研究課題
腸管毒素原性大腸菌(Enterotoxigenic Escherichia coli:ETEC)が起こす下痢症によって毎年30万人から50万人の幼児が死亡しており、本菌の疫学的重要性は高い。1991年に申請者が担当した集団下痢症の調査においてETECの新しい血清型O169:H41を検出し米国CDCに速報した(Emerg Infect Dis 1995)。その後この新型菌による集団発生が全国的に多発し、ETECによる集団発生の8割をO169が占める年さえあった。本菌は、in vitroでは他のETECよりも容易に病原プラスミドを失い下痢原性を喪失する。したがって、このプラスミドは強い感染性を大腸菌に付与し、菌を途切れることなく生体内にとどまらせる病原因子を保持していると推察される。申請者は、本菌が粘膜上皮細胞に対して特異な凝集接着性を有することを先に発見した(Epidemiol Infect 1998)。このような接着性は他のETECには希なものであり、この強い接着性がその流行に寄与していると考えている。この接着性の本体を解明し本菌の病原性を明らかにすることを目的として研究を実施した。本菌プラスミドの全シーケンスにより3種の腸管接着因子候補遺伝子を見つけ、これら3遺伝子それぞれを挿入した組み換え体の接着性を調べた。その結果、K88-like遺伝子が本菌の特異な接着性に寄与していること、その宿主特異性が広くヒトとブタさらにはウシの腸粘膜上皮細胞にも接着性を発揮することを見出した。ヒトのETECはヒトにのみ感染するとされており、今回の家畜調査でも本遺伝子は検出されなかった。しかしながら、本菌の接着性に関する結果は、本プラスミドがその宿主大腸菌を人以外の動物にも感染させ、人獣共通感染症を起こさせることで大腸菌にプラスミドを保持させている可能性を示唆している。
3: やや遅れている
今回発見した接着因子K88-likeは、これまで報告のない広い宿主特異性を有するが、線毛構造を示さず菌体における局在や形態、そして宿主細胞側の受容体は不明である。今年度の実験では、【6.研究実績の概要】で述べた成果以外に本接着因子に対するモノクローナル抗体の作製も同時に進めており、免疫電顕により接着因子の局在を明らかにする予定であった。K88-like遺伝子の塩基配列に基づいて合成したペプチドを抗原として用い、モノクローナル抗体産生細胞を3株得た。
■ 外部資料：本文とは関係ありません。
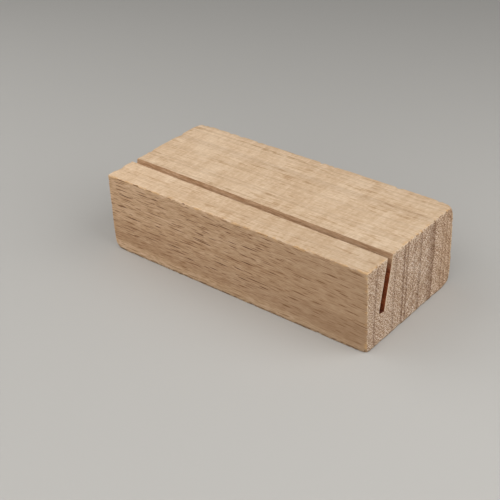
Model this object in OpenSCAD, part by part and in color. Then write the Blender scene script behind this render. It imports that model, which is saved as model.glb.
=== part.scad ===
// Table number holder: one block of beech with a sawn slot that a card stands in, leaning back.
// The origin is the middle of the underside. X runs along the slot, Y from the front to the back,
// and Z up. The front is the long side nearest the slot.

/* [Block] */
// Length of the block, along the slot
block_length = 55; // [40:1:150]
// Depth of the block, from front to back
block_depth = 25; // [20:0.5:50]
// Height of the block
block_height = 15; // [13:0.5:30]
// Radius that the outer edges and corners are sanded to
edge_radius = 0.3; // [0.2:0.1:1.5]

/* [Card slot] */
// From the front face to the slot's front lip, along the top
slot_setback = 5.8; // [5:0.1:12]
// Width of the slot, from wall to wall
slot_width = 1.4; // [0.8:0.1:3]
// Depth of the slot, from its front lip down the wall
slot_depth = 9.4; // [4:0.1:11]
// Angle that the slot leans back from upright, in degrees
slot_lean = 13.5; // [0:0.5:20]

/* [Finish] */
// Colour of the sanded beech
beech_colour = "#dcb98f";

/* [Hidden] */
$fn = 48;
block_size = [block_length, block_depth, block_height];
front_face_y = -block_depth / 2;
cut_overrun = 2;  // how far the cutter runs past each end of the block and above its top

// A box whose twelve edges and eight corners are rounded, standing on z = 0.
// It is made of three slabs, a rod along each edge and a ball in each corner.
module eased_box(size, radius) {
    core = size - 2 * radius * [1, 1, 1];
    // The turn that lays a rod along X, Y or Z
    lay = [[0, 90, 0], [90, 0, 0], [0, 0, 0]];
    translate([0, 0, size.z / 2])
        for (axis = [0:2]) {
            // This axis at full size, and the other two without their rounding
            slab = [for (i = [0:2]) i == axis ? size[i] : core[i]];
            cube(slab, center = true);
            for (a = [-1, 1], b = [-1, 1]) {
                side = [[0, a, b], [a, 0, b], [a, b, 0]][axis];
                translate([for (i = [0:2]) side[i] * core[i] / 2])
                    rotate(lay[axis])
                        cylinder(h = core[axis], r = radius, center = true);
            }
            for (a = [-1, 1], b = [-1, 1], c = axis == 2 ? [-1, 1] : [])
                translate([a * core.x, b * core.y, c * core.z] / 2)
                    sphere(r = radius);
        }
}

// The saw's path: a flat-bottomed kerf, open at both ends and the top. Its front wall passes through
// the slot's front lip, and it leans back about that lip.
module saw_kerf() {
    translate([0, front_face_y + slot_setback, block_height])
        rotate([-slot_lean, 0, 0])
            translate([-block_length / 2 - cut_overrun, 0, -slot_depth])
                cube([block_length + 2 * cut_overrun, slot_width, slot_depth + cut_overrun]);
}

module slotted_block() {
    color(beech_colour)
        difference() {
            eased_box(block_size, edge_radius);
            saw_kerf();
        }
}

slotted_block();
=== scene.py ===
"""Table number holder: one block of sanded beech with a card slot sawn along its top.

The block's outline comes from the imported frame. This script gives it the surface of the real thing: edges
eased by hand, saw marks in the slot and on the ends, and beech whose growth rings, rays and pores run
through the solid.
"""

import math

import bpy
import numpy as np
from bpy.props import FloatProperty, FloatVectorProperty, IntProperty, PointerProperty
from mathutils import Euler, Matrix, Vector


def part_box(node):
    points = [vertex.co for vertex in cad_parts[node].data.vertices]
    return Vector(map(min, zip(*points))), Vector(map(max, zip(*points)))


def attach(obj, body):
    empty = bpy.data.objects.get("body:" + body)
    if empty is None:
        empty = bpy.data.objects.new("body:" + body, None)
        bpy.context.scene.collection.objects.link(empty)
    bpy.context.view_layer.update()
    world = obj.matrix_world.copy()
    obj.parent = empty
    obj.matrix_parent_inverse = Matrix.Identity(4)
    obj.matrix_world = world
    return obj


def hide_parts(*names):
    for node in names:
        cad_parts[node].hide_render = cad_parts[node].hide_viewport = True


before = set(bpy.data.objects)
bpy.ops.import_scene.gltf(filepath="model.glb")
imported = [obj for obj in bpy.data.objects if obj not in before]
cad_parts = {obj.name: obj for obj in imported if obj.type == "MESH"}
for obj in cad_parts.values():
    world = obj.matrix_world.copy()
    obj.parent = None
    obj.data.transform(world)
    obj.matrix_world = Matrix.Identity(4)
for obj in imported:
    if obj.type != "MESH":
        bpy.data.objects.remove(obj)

bl_info = {
    "name": "Table number holder",
    "version": (1, 0, 0),
    "blender": (4, 5, 0),
    "location": "3D View > Sidebar > Holder",
    "description": "Makes a slotted beech block that a table number card stands in",
    "category": "Object",
}

MM = 0.001
NODE = "slotted_block"
LOW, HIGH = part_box(NODE)


def size(name, description, millimetres):
    """A length that a user may change, given in millimetres."""
    return FloatProperty(
        name=name, description=description, default=millimetres * MM, unit="LENGTH", precision=5
    )


def number(name, description, default):
    """A plain number that a user may change."""
    return FloatProperty(name=name, description=description, default=default)


def angle(name, description, degrees):
    """An angle that a user may change, given in degrees."""
    return FloatProperty(
        name=name, description=description, default=math.radians(degrees), subtype="ANGLE"
    )


def colour(name, description, red, green, blue):
    """A linear colour."""
    return FloatVectorProperty(
        name=name, description=description, default=(red, green, blue), subtype="COLOR", size=3,
        min=0, max=1,
    )


class HolderShape(bpy.types.PropertyGroup):
    """Sizes of the block and its slot."""

    slot_setback: size("Slot setback", "From the front face to the slot's front lip", 5.8)
    slot_width: size("Slot width", "From wall to wall", 1.4)
    slot_depth: size("Slot depth", "Down the front wall from its lip", 9.4)
    slot_lean: angle("Slot lean", "How far the slot leans back from upright", 13.5)
    slot_skew: size(
        "Slot skew", "How far the slot strays, to the front at the right end and back at the left", 0.35
    )
    edge_radius: size("Edge radius", "Radius the outer edges are sanded to", 0.2)
    corner_easing: size(
        "Corner easing", "How much rounder the corners are, but for the front's upper two", 0.75
    )
    lip_radius: size("Lip radius", "How far the slot's sawn lips are broken", 0.09)
    cell_along: size("Cell along", "Length of the mesh's cells along the grain", 0.3)
    cell_across: size("Cell across", "Width of the mesh's cells across the grain", 0.42)
    nicks: IntProperty(
        name="Nicks", description="Small dents along the outer edges", default=150, min=0
    )
    seed: IntProperty(name="Seed", description="Seed of the edges' unevenness", default=7)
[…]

ペプチド抗原に対するELISA、K88-like遺伝子で組み替えた大腸菌株TOP10に対する凝集試験で抗体の特異性も確認した。しかしながら、病原プラスミドからクローニングした3種の接着因子遺伝子で組み替えたTOP10とこれらの抗体を用いた免疫電顕やウェスタンブロッティングでは、K88-like遺伝子に特異的な反応は検出されなかった。精査の結果、これらの抗体はTOP10の菌体と結合することが分かった。他の大腸菌とは反応しなかったことから、非常に偶然ながらTOP10は合成したペプチドと類似の抗原を持っており、これと交差反応するモノクローナル抗体を選別していたようだ。そのために特異的な抗体を得ることができず遅れが生じている。
【8.現在までの進捗状況】に記述した失敗を踏まえ、合成ペプチドではなくK88-likeそのものを抗原としてモノクローナル抗体の作製に再度挑戦する。そのため、His-TagをK88-like遺伝子につけた組換え体を作製した。これから抽出精製したK88-likeの構成タンパク質を抗原とする予定であり、あわせてポリクローナル抗体作製を委託発注する。K88-likeの構成タンパク質をうまく分取精製できれば、単なる抗原としてだけでなく、宿主細胞側の受容体を探るためのグリカンアレイによる解析にも利用できるので申請当初の予定に近づくことが期待される。